Lara: You know what, it’s extremely disappointing that you would have officials allegedly taking advantage of a system in this regard. And the people who are paying for it are the taxpayers.

Lara views the current situation as a double-edged sword.

Lara: I’m glad that it’s happened, because we can start moving forward to put this behind us, but then there’s frustration that—of the devastation that’s left behind with the money issues.

The sense of pyrrhic victory is shared by Lara’s colleague on the Beaumont City Council, Lloyd White.

White: So every step along the way when something new has happened, it’s like yes, you know, there’s some validation, but – boy, what are we going to do next?
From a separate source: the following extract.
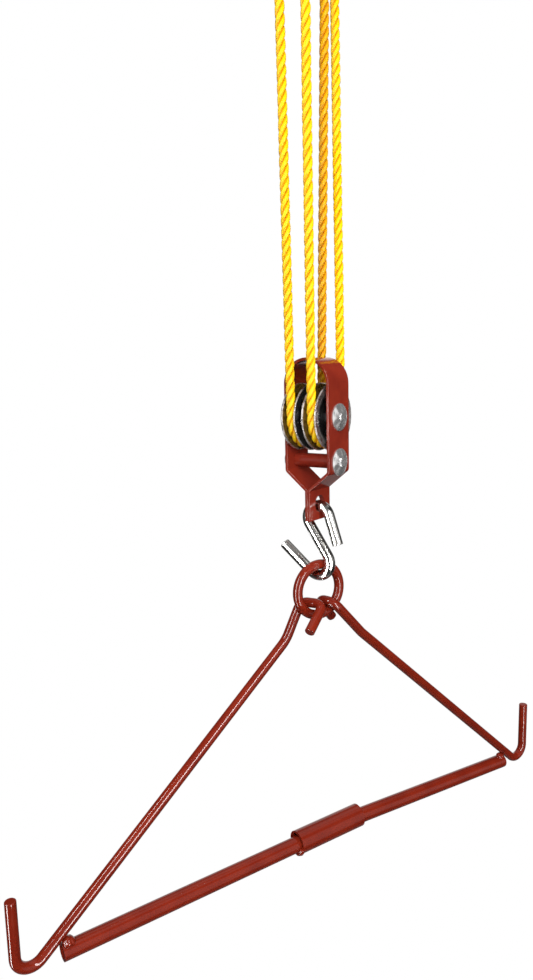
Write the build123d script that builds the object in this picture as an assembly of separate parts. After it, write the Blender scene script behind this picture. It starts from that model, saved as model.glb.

Along the way and on top of the TUMF issue, an audit by the State Controller’s office last year found that for years there were no set accounting practices in the city. That audit also couldn’t account for what hundreds of millions of dollars in bonds was spent on. To try and crack that mystery, Beaumont is now asking the state to probe Union Bank – the issuer of around 200 million in city bonds. Councilman Lloyd White says the bank is being less than forthcoming in providing documentation.

White: We’re Union Bank’s customer, and we pay them a lot of money to be our trustee. And I believe we’re entitled to all the documentation that they have. And when they don’t have it, or suggest that documents have been destroyed, then I want to know why it’s happened; I just want to get to the bottom of our accounting.

Unraveling the Gordian Knot with tweezers would probably be easier than getting to the bottom of Beaumont’s accounting. Mike Lara, the city’s mayor, seems apprehensive but undeterred by the host of unknowns in the city’s immediate future.

Lara: Our citizens have been through a lot. And our goal is to continue to build that trust. It’s not going to happen overnight – this things been going on for 20 years – but the longer that we can continue to build that trust, our hope is the better our city will be.